4. This Court is the first appellate court. I am aware of my duty to evaluate the entire evidence on record bearing in mind that I had no advantage of seeing the witnesses testify and watch their demeanor. I will be guided by the pronouncements in the case of Selle vs. Associated Motor Boat Co. Ltd. [1965] E.A. 123, where it was held that the first appellate court has to reconsider and evaluate the evidence that was tendered before the trial court, assess it and make its own conclusions in the matter.
5. Section 70 of the Forest Conservation and Management Act provides:
(1) Any dispute that may arise in respect of forest conservation, management, utilization or conservation shall in the first instance be referred to the lowest possible structure under the devolved system of government as set out in the County Governments Act, 2012.
(2) any matter that may remain un-resolved in the manner prescribed above, shall be referred to the National Environment Tribunal for determination, pursuant to which an appeal subsequent thereto shall, where applicable, lie in the Environment and Land Court as established under the Environment and Land Court Act, 2011.
This section takes away the jurisdiction of the court at the first instance and should the parties fail to reach an agreement on the dispute, then the next court is the Environment and Land Court.
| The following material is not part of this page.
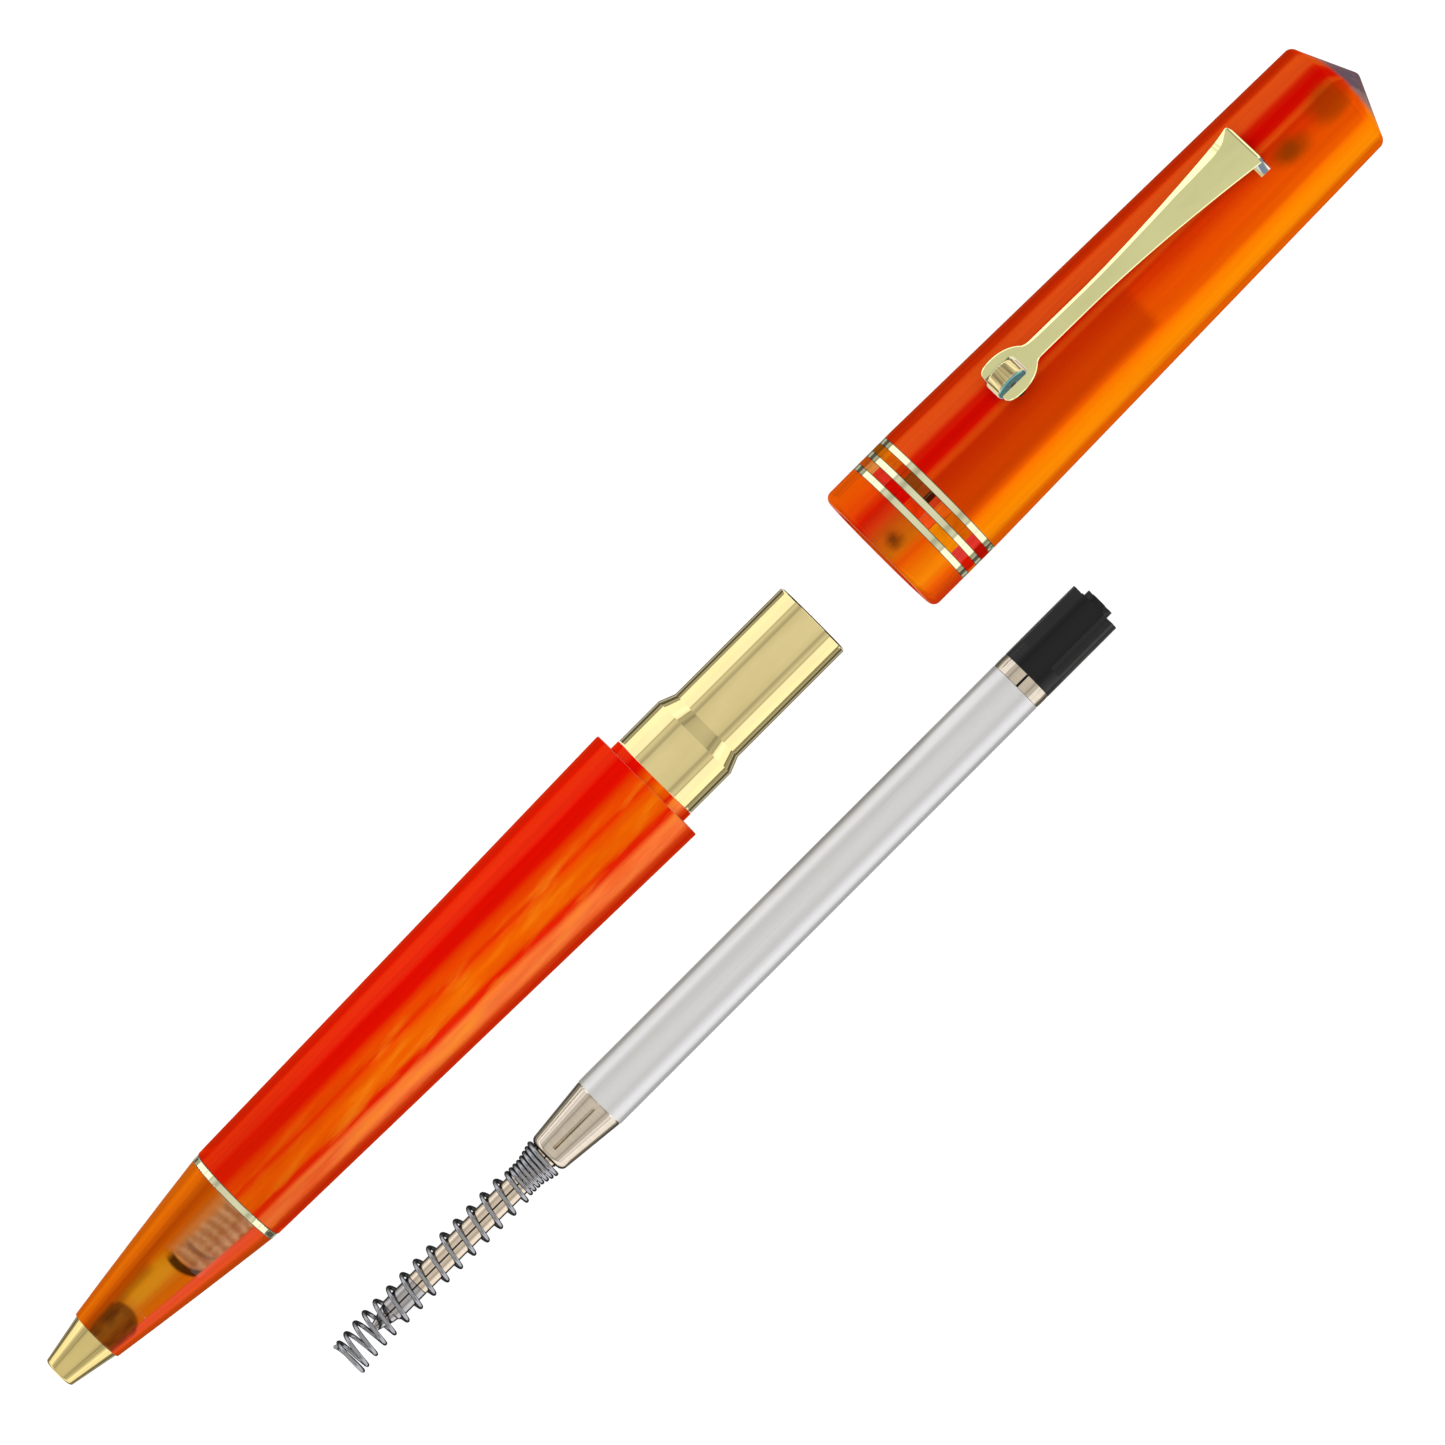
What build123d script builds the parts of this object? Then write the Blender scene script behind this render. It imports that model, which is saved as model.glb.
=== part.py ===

The learned trial magistrate interpreted the law correctly on the issue of jurisdiction.
6. Since the matter in dispute was under the jurisdiction of the Environment and Land Court, this appeal was filed in the wrong forum. I will therefore invoke the dictum of Justice Nyarangi (JA) in the case of of Owners of the Motor Vessel “Lillian S” vs. Caltex Oil (Kenya) Ltd [1989] KLR 1where he stated as follows:
I think that it is reasonably plain that a question of jurisdiction ought to be raised at the earliest opportunity and the court seized of the matter is then obliged to decide the issue right away on the material before it. Jurisdiction is everything. Without it, a court has no power to make one more step. Where a court has no jurisdiction, there would be no basis for a continuation of proceedings pending other evidence. A court of law downs tools in respect of the matter before it the moment it holds the opinion that it is without jurisdiction.
7. The upshot of the foregoing is that the appeal is struck out with costs.